To solve this problem, there are two simpler ways:
One is to speed up the audio playback and force it to finish playing within the subtitle time interval, which can achieve synchronization. The disadvantage is that the speech speed is sometimes fast and sometimes slow, and the experience is poor.
The second is to slow down the playback of the video clip in the subtitle interval, that is, extend the video clip until the length matches the new dubbing length, which can also achieve synchronization. The disadvantage is that the picture will appear to have a stuttering effect.
Both methods can be used at the same time, that is, the audio is accelerated while the video clip is extended, which prevents the audio from accelerating too quickly and also prevents the video from extending too much.
According to the actual situation of the video, you can also use the blank interval clips between 2 subtitles. First, try not to accelerate the audio. If the audio can be played normally within the specified interval of the subtitle by accelerating the blank interval time, then there is no need to accelerate, and the effect will be better. Of course, the disadvantage is that the video picture has finished speaking, but the actual audio is still playing.
Synthesis and Output
After completing the above steps, embed the translated subtitles and dubbing into the original video. Tools such as ffmpeg can be easily used to achieve this. The final generated video file completes the translation process.
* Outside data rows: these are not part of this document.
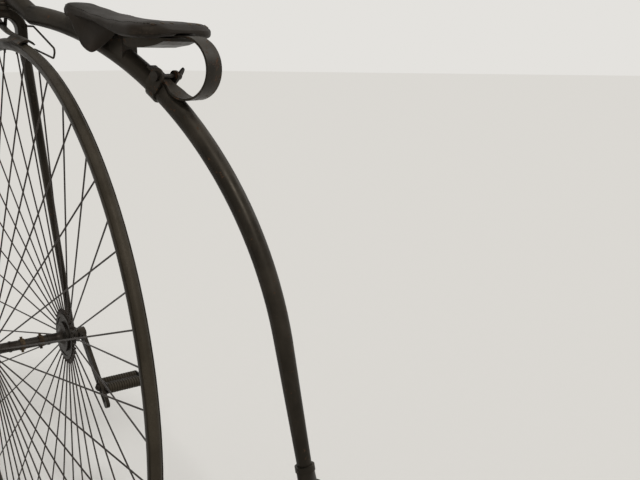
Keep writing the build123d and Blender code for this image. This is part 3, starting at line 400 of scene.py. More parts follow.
def turned(shape, profile, place, around=24):
    """Adds a turned solid: the profile's radii and heights go round the place's Z axis."""
    rings = []
    for radius, height in profile:
        if radius <= 1e-7:
            rings.append([shape.verts.new(place @ Vector((0, 0, height)))])
            continue
        rings.append([shape.verts.new(place @ Vector((
            radius * cos(2 * pi * i / around), radius * sin(2 * pi * i / around), height)))
            for i in range(around)])
    for low, high in zip(rings, rings[1:]):
        for i in range(around):
            j = (i + 1) % around
            corners = [low[i % len(low)], low[j % len(low)], high[j % len(high)], high[i % len(high)]]
            corners = list(dict.fromkeys(corners))
            if len(corners) > 2:
                shape.faces.new(corners)
    for ring in (rings[0], rings[-1]):
        if len(ring) > 2:
            shape.faces.new(ring)


def hexagon(shape, across_flats, low, high, place, crown=0.0):
    """Adds a six-sided nut or bolt head with a turned crown on top."""
    corner = across_flats / sqrt(3)
    inner = 0.47 * across_flats
    rims = []
    for scale, height in ((corner, low), (corner, high - crown), (inner, high)):
        rims.append([shape.verts.new(place @ Vector((
            scale * cos(radians(60 * i)), scale * sin(radians(60 * i)), height)))
            for i in range(6)])
    for bottom, top in zip(rims, rims[1:]):
        for i in range(6):
            shape.faces.new((bottom[i], bottom[(i + 1) % 6], top[(i + 1) % 6], top[i]))
    shape.faces.new(rims[0])
    shape.faces.new(rims[-1])


def along(origin, way):
    """A matrix at a place whose Z axis points along a way."""
    turn = Vector(way).normalized().to_track_quat("Z", "Y").to_matrix().to_4x4()
    return Matrix.Translation(Vector(origin)) @ turn


def shown(data):
    """Links a mesh, a line, a light or a camera as an object."""
    obj = bpy.data.objects.new(data.name, data)
    bpy.context.scene.collection.objects.link(obj)
    return obj


# Copies round a ring and along a line

def socket_id(tree, label):
    return next(item.identifier for item in tree.interface.items_tree if item.name == label)


def tree_of_copies(name, sizes_asked, spots):
    """Builds a tree that sets copies of a small solid where spots() puts points and turns."""
    if name in bpy.data.node_groups:
        return bpy.data.node_groups[name]
    tree = bpy.data.node_groups.new(name, "GeometryNodeTree")
    for label, kind in (*sizes_asked, ("Copy", "Object"), ("Finish", "Material")):
        tree.interface.new_socket(name=label, in_out="INPUT", socket_type=f"NodeSocket{kind}")
    tree.interface.new_socket(name="Result", in_out="OUTPUT", socket_type="NodeSocketGeometry")
    given = put(tree, "NodeGroupInput").outputs
    copy = put(tree, "GeometryNodeObjectInfo", {"Object": given["Copy"]}).outputs["Geometry"]
    placed = put(tree, "GeometryNodeInstanceOnPoints", {
        "Instance": copy, **spots(tree, given)}).outputs[0]
    real = put(tree, "GeometryNodeRealizeInstances", {"Geometry": placed}).outputs[0]
    painted = put(tree, "GeometryNodeSetMaterial", {
        "Geometry": real, "Material": given["Finish"]}).outputs[0]
    put(tree, "NodeGroupOutput", {"Result": painted})
    return tree


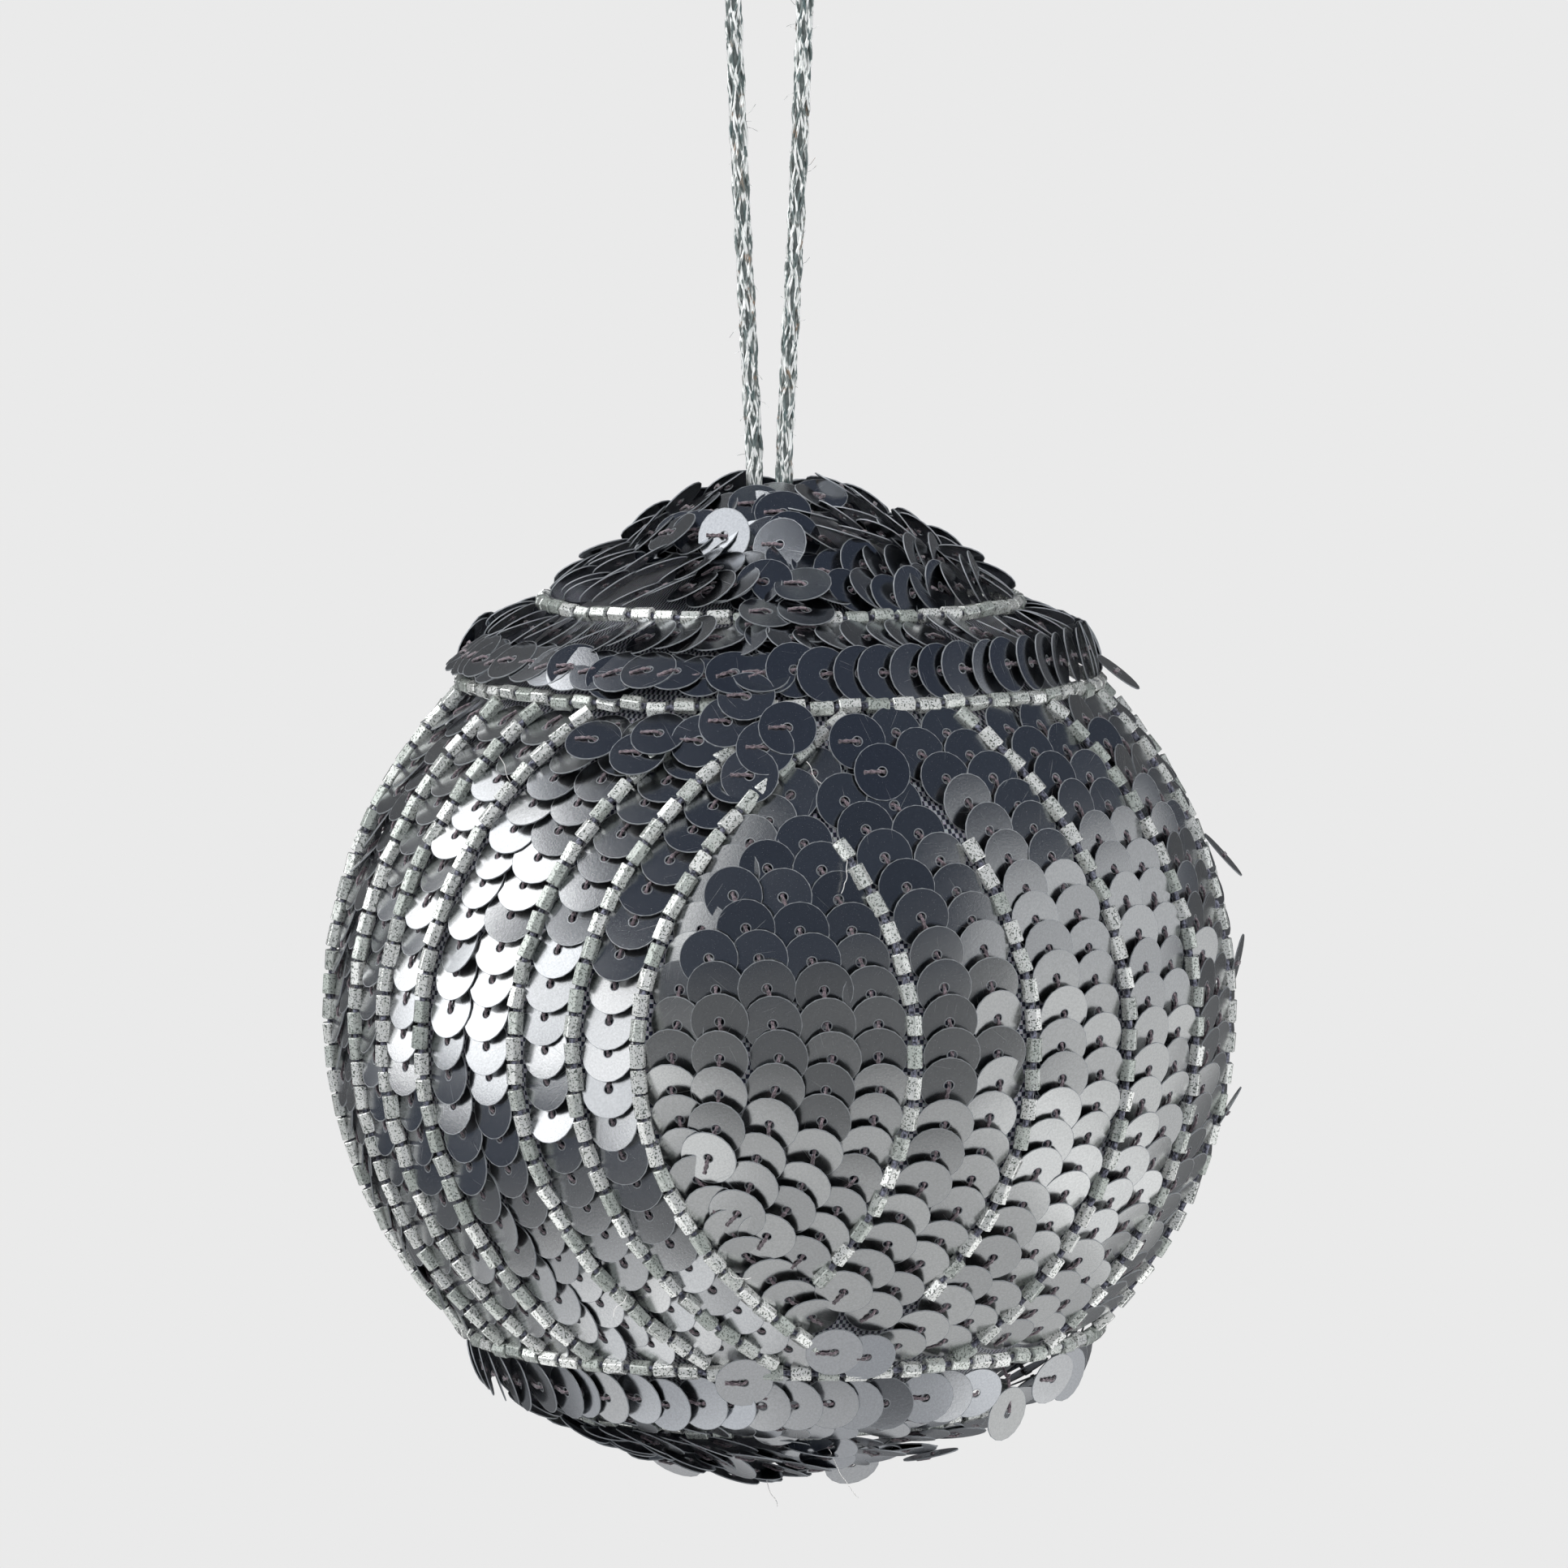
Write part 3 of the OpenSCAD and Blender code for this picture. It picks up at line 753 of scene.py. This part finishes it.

ffmpeg -y -i original_video.mp4 -i dubbed_audio.m4a -c:v libx264 -c:a aac -vf subtitles=subtitles.srt out.mp4
Difficult to Solve Problems: Multiple Speaker Recognition
Speaker role recognition, that is, synthesizing different dubbing according to different character roles in the video, involves speaker recognition, and it is necessary to pre-specify how many speaker roles there are. It is barely suitable for ordinary one- or two-person dialogue roles, but for most videos, it is difficult to determine several speakers in advance, and the final synthesized effect is also very poor, so this part is not considered for the time being.
Summary
The above is just a simple workflow principle. In fact, to achieve good translation results, there are many points to pay attention to, such as the pre-processing of the original video input format (mov/mp4/avi/mkv), splitting the video into audio and silent video, separating the human voice and background sound in the audio, processing the results of batch translation to speed up subtitle translation, re-splitting when blank lines appear in subtitles, generating and embedding dual subtitles, and so on.
Through this series of steps, the video translation task can be successfully completed, seamlessly converting the video content into the target language. Although some technical challenges may be encountered during the process, with the continuous progress and optimization of technology, the quality and efficiency of video translation are expected to be further improved in the future.